Start of Information provided

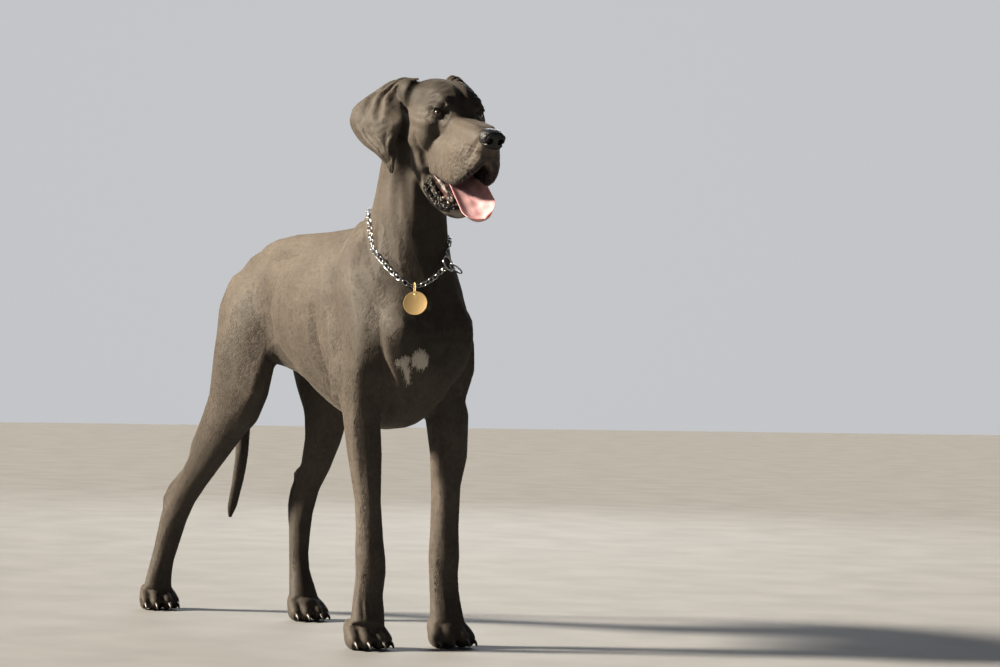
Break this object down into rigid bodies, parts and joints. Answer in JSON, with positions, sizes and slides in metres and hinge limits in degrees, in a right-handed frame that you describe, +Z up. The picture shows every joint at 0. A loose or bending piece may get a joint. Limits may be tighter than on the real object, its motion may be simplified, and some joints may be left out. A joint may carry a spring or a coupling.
{
  "type": "standing great dane model with a chain collar and a round tag",
  "caption": "Life-size still model of a standing great dane, mouth open with tongue out, wearing a chain collar with ring ends and a round tag.",
  "frame": {"origin": "centre of the bounding box seen from above, at the level the paws stand on", "axes": "+Z up, -Y the way the dog faces, +X to the dog's left"},
  "size_m": [0.3234, 1.2344, 1.1106],
  "materials": {
    "coat": "short close fur, satin",
    "nose_leather": "moist, pebbled",
    "eye": "clear cornea over an amber iris",
    "tongue": "wet",
    "chain_steel": "polished",
    "tag_brass": "brushed, bare"
  },
  "bodies": {
    "root": {"collar_chain": "chain_steel", "collar_ring_end": "chain_steel", "collar_ring_slide": "chain_steel", "ear_left": "coat", "ear_right": "coat", "eye_left": "eye", "eye_right": "eye", "foreleg_left": "coat", "foreleg_right": "coat", "forepaw_left": "coat", "forepaw_right": "coat", "head": "coat", "hindpaw_left": "coat", "hindpaw_right": "coat", "hock_left": "coat", "hock_right": "coat", "lower_jaw": "coat", "neck": "coat", "nose": "nose_leather", "shank_left": "coat", "shank_right": "coat", "tag": "tag_brass", "tag_link": "chain_steel", "tail": "coat", "thigh_left": "coat", "thigh_right": "coat", "tongue": "tongue", "trunk": "coat"}
  },
  "joints": []
}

End of Information provided

[What the task asks]
Give the listing above again, word for word.

[Answer for this exercise]
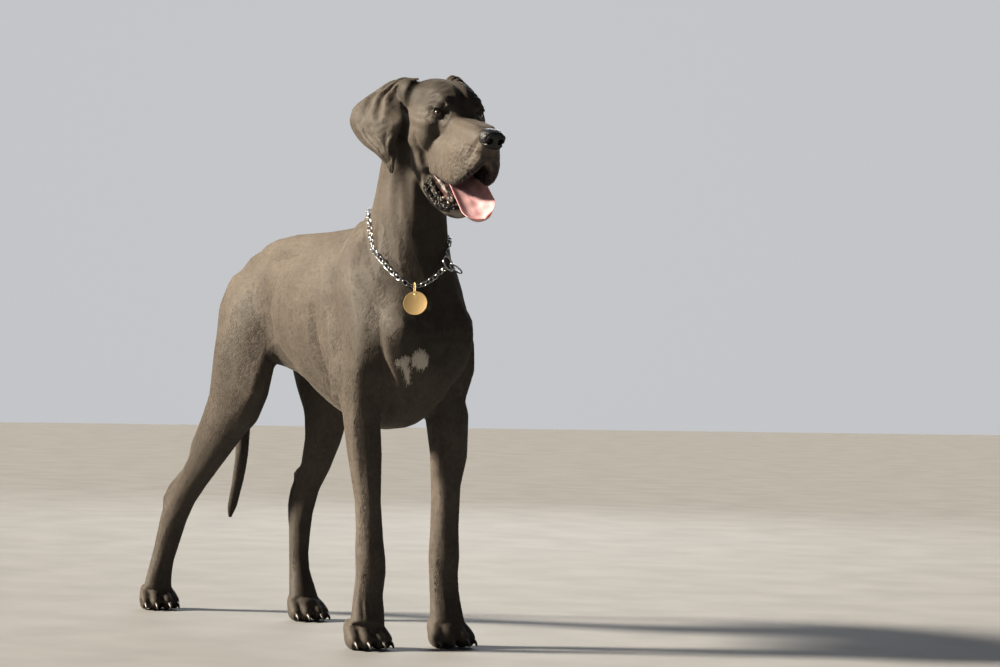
Break this object down into rigid bodies, parts and joints. Answer in JSON, with positions, sizes and slides in metres and hinge limits in degrees, in a right-handed frame that you describe, +Z up. The picture shows every joint at 0. A loose or bending piece may get a joint. Limits may be tighter than on the real object, its motion may be simplified, and some joints may be left out. A joint may carry a spring or a coupling.
{
  "type": "standing great dane model with a chain collar and a round tag",
  "caption": "Life-size still model of a standing great dane, mouth open with tongue out, wearing a chain collar with ring ends and a round tag.",
  "frame": {"origin": "centre of the bounding box seen from above, at the level the paws stand on", "axes": "+Z up, -Y the way the dog faces, +X to the dog's left"},
  "size_m": [0.3234, 1.2344, 1.1106],
  "materials": {
    "coat": "short close fur, satin",
    "nose_leather": "moist, pebbled",
    "eye": "clear cornea over an amber iris",
    "tongue": "wet",
    "chain_steel": "polished",
    "tag_brass": "brushed, bare"
  },
  "bodies": {
    "root": {"collar_chain": "chain_steel", "collar_ring_end": "chain_steel", "collar_ring_slide": "chain_steel", "ear_left": "coat", "ear_right": "coat", "eye_left": "eye", "eye_right": "eye", "foreleg_left": "coat", "foreleg_right": "coat", "forepaw_left": "coat", "forepaw_right": "coat", "head": "coat", "hindpaw_left": "coat", "hindpaw_right": "coat", "hock_left": "coat", "hock_right": "coat", "lower_jaw": "coat", "neck": "coat", "nose": "nose_leather", "shank_left": "coat", "shank_right": "coat", "tag": "tag_brass", "tag_link": "chain_steel", "tail": "coat", "thigh_left": "coat", "thigh_right": "coat", "tongue": "tongue", "trunk": "coat"}
  },
  "joints": []
}